Corse : “l’occasion manquée”
Pour les nationalistes à la tête de l’exécutif corse, la visite du président de la République sur l’île s’est soldée par une série de déceptions.
Manon Perelli
Pour les nationalistes à la tête de l’exécutif corse, la visite du président de la République sur l’île s’est soldée par une série de déceptions.
Il est 21h30 le 6 février, quand le président de la République quitte la collectivité de Corse, les ministres Gérard Collomb et Jacqueline Gourault dans son sillage, le 6 février. Arrivé dans la matinée à Ajaccio, Emmanuel Macron effectue son premier déplacement sur l’île et vient de rencontrer les dirigeants nationalistes. Gilles Simeoni, président du conseil exécutif, et Jean-Guy Talamoni, président de l’Assemblée de Corse, accusent le coup. Rien ne filtre sur cette séance de travail, mais les mines graves laissent supposer que le chef de l’Etat s’est montré intransigeant face aux revendications portées par la majorité territoriale. Plus tôt dans la journée, il a déjà balayé d’un revers de manche l’amnistie des “prisonniers politiques” lors de la commémoration de la mort du préfet Erignac. “La page ne peut être tournée, car elle est tâchée de sang”, a cinglé la veuve du préfet Dominique Erignac dans un moment de grande émotion, ajoutant : “il faut se souvenir qu’à travers Claude, c’est la République qu’on a voulu abattre. J’espère que la République ne faiblira jamais en Corse”.
Le lendemain, à Bastia, la crispation se lit sur les visages alors qu’Emmanuel Macron débute son discours sur la stratégie pour l’avenir de l’île. “Il n’y a pas de réussite de la Corse si l’Etat n’y tient pas son rôle”. Le ton est donné. Sur scène, dix drapeaux. Cinq français, cinq européens. Comme une réponse à toute velléité d’autonomie, le président rappelle que la nouvelle collectivité unique dispose déjà des compétences “les plus importantes de la France métropolitaine. Vous avez des leviers que nul autre avant vous n’a pu connaître”, lance-t-il à l’égard de Gilles Simeoni.

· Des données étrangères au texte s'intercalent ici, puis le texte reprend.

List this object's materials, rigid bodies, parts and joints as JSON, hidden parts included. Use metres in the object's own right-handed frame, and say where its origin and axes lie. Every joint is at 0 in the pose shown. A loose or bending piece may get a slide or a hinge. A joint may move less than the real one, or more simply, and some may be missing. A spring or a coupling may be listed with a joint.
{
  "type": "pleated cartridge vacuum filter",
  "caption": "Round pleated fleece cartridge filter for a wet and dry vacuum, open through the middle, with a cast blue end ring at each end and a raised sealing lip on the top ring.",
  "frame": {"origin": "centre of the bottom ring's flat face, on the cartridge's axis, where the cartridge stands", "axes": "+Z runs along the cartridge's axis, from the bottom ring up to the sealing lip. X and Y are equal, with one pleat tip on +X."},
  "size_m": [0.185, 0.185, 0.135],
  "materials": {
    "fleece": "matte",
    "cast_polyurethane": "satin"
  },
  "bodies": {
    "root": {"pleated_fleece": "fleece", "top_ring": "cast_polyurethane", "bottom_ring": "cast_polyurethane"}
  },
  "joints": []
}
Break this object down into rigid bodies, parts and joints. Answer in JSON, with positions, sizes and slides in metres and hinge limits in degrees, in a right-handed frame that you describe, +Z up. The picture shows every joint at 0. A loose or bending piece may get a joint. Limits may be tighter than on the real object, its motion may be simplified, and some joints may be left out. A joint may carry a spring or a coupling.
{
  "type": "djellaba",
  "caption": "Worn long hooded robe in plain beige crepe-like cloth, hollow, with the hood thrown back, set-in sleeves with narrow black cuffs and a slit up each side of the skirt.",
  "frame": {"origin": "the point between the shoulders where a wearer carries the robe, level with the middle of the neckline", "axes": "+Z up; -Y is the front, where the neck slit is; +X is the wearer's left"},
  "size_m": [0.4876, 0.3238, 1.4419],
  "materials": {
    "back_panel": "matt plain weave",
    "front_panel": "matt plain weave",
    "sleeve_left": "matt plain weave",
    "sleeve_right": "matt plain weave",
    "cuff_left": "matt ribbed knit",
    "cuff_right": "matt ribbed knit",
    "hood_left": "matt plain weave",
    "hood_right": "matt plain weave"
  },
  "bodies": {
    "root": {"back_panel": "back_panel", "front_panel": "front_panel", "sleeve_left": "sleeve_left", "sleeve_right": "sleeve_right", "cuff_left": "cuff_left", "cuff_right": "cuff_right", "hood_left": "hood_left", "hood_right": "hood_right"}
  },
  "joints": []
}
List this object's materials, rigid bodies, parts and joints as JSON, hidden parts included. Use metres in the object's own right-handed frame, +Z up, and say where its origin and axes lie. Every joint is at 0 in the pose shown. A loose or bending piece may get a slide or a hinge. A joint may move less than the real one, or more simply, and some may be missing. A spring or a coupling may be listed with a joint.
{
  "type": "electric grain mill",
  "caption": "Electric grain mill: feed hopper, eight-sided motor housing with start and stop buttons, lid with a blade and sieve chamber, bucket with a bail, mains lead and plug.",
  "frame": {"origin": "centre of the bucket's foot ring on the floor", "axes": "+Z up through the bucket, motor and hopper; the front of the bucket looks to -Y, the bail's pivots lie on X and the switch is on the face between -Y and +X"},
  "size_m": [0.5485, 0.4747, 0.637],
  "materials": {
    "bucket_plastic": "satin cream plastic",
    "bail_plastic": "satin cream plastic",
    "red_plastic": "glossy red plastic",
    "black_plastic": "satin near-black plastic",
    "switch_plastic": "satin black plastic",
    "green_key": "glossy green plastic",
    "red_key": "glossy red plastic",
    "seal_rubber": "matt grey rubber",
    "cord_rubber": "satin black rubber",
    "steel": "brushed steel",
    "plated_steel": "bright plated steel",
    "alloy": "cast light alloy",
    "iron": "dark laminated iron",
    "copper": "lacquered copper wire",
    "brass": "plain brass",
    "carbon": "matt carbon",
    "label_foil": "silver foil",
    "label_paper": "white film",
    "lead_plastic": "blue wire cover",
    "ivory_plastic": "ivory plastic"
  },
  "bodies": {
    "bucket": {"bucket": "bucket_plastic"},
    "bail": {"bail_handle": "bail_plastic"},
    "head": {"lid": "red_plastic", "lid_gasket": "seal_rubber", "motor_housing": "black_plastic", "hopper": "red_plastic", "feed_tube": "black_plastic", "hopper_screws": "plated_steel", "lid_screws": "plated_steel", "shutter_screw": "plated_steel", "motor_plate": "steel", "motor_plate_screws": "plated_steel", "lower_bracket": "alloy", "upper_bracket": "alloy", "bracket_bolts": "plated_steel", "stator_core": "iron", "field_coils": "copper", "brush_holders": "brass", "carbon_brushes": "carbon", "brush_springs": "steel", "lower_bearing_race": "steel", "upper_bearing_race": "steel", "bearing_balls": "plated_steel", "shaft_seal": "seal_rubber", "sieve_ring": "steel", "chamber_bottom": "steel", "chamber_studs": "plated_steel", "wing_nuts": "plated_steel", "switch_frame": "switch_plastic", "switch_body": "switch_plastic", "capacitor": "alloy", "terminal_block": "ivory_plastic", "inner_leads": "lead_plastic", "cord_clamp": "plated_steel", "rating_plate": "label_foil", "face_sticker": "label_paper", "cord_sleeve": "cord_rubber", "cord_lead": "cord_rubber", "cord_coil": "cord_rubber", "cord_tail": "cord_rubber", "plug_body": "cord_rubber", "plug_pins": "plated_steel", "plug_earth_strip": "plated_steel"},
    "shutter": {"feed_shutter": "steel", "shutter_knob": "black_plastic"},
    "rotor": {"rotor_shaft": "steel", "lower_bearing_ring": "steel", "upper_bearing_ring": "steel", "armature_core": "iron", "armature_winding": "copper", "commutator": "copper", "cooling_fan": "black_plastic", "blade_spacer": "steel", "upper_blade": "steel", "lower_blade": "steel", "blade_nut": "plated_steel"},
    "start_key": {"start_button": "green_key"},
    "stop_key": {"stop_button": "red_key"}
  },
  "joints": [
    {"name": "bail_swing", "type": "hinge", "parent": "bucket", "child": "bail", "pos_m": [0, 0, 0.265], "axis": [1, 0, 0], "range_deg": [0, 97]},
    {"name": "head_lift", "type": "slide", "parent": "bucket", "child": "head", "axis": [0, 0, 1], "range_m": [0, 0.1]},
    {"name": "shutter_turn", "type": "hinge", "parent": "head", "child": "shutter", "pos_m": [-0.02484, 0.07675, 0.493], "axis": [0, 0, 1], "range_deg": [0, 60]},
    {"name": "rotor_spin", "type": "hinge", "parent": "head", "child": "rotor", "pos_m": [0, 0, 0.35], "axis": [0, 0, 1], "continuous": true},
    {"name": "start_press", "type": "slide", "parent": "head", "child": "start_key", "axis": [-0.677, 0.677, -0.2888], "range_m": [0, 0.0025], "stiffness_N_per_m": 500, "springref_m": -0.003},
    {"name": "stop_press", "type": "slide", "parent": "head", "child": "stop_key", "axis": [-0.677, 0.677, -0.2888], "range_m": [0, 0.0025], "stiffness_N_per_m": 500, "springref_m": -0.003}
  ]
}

Puis, dans un discours d’autorité, le chef de l’Etat s’attache à démonter, une à une, les demandes des nationalistes. Non au statut de résident, non à un statut fiscal, non à la co-officialité de la langue corse. Enfin, il lâche du lest et se dit favorable à une reconnaissance constitutionnelle. “Je respecte le souhait que la Corse soit mentionnée dans la Constitution. Je le prends comme une marque de confiance : c’est la volonté d’un ancrage fort dans la République”, souligne-t-il en se disant prêt à aller plus loin que l’article 72 et à reconnaître les spécificités de la Corse. Reste à préciser le cadre.
Douche froide
Le poing fermé tout au long de son propos, le président tente tout de même d’arrondir les angles. “Demeurer dans le giron de la République ce n’est pas perdre son âme ni son identité, c’est bénéficier de la solidarité nationale”, insiste-t-il en promettant que l’Etat s’engagera pleinement aux cotés de la collectivité. “Faire partie intégrante de la 5ème puissance du monde est un atout inouï, faites-en bonne usage”.
Pour les nationalistes c’est la douche froide. “C’est un discours très en-deçà des attentes des nationalistes et d’un très grand nombre de Corses, fustige Gilles Simeoni, nous considérons que c’est une occasion manquée”. “Les Corses ont été humiliés par les réponses qui ont été données”, accuse quant à lui Jean-Guy Talamoni. “Le principe de l’inscription dans la Constitution doit se prolonger par la définition d’un statut d’autonomie, conformément au mandat qui nous a été donné par le suffrage universel. Nous considérons que ce statut doit s’inscrire dans le cadre de l’article 74 de la Constitution ou d’un article spécifique consacré à la Corse”, ajoute Gilles Simeoni, concluant : “nous allons mobiliser l’ensemble des forces vives de l’île pour convaincre le président de la République”.
Les Bretons demandent un “droit à la différenciation”
Il n’a pas perdu de temps : sitôt l’annonce par Emmanuel Macron que l’identité corse pourrait être mentionnée dans la Constitution, Loïg Chesnais-Girard, président de la région Bretagne, a fait savoir qu’il demandait lui aussi pour sa région un “droit à la différenciation” au sein de la République. Les élus bretons seront invités à en débattre mi-février.